The building of M4 East by West Connex really won't solve or address the two issues of the cost of living and the lack of decent public transport. If anything, yet another toll road merely adds to the cost of living for those people who choose to use it, funnels traffic to a different point in the city and if you're living far away enough not to be able to use it, isn't a public transport solution either.
I can sit in relative smugness because I live in a suburb with its own train station. It's somewhat disappointing that the line was built in the 1890s at around the time that the Underground in London was being electrified and more than 100 years later, remains one of only a few feeble ribbons of public transport infrastructure through a population which accounts for almost a quarter of this great metropolis.
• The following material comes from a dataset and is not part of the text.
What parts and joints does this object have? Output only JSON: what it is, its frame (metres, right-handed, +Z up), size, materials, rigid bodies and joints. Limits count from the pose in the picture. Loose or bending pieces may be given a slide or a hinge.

I thought it was obvious that making people pay to drive on toll roads was going to add to their cost of living and building toll roads instead of railways merely perpetuates the lack of public transport. Then again what would I know?

Addenda 1:
As an aside, this in essence is why Julia and the Labor Party will lose seats in Western Sydney and possibly with them, the election in September (as well as the 2016 and 2019 electionpublic transport.s). For some reason or another Labor wouldn't or couldn't properly address the issue of Western Sydney whilst they were in government and as far as Sydney is concerned, the Liberal Party doesn't care to, and doesn't really need to address the issues facing the people of Western Sydney because they don't really care if they vote for them or not, expect when it comes to making governments.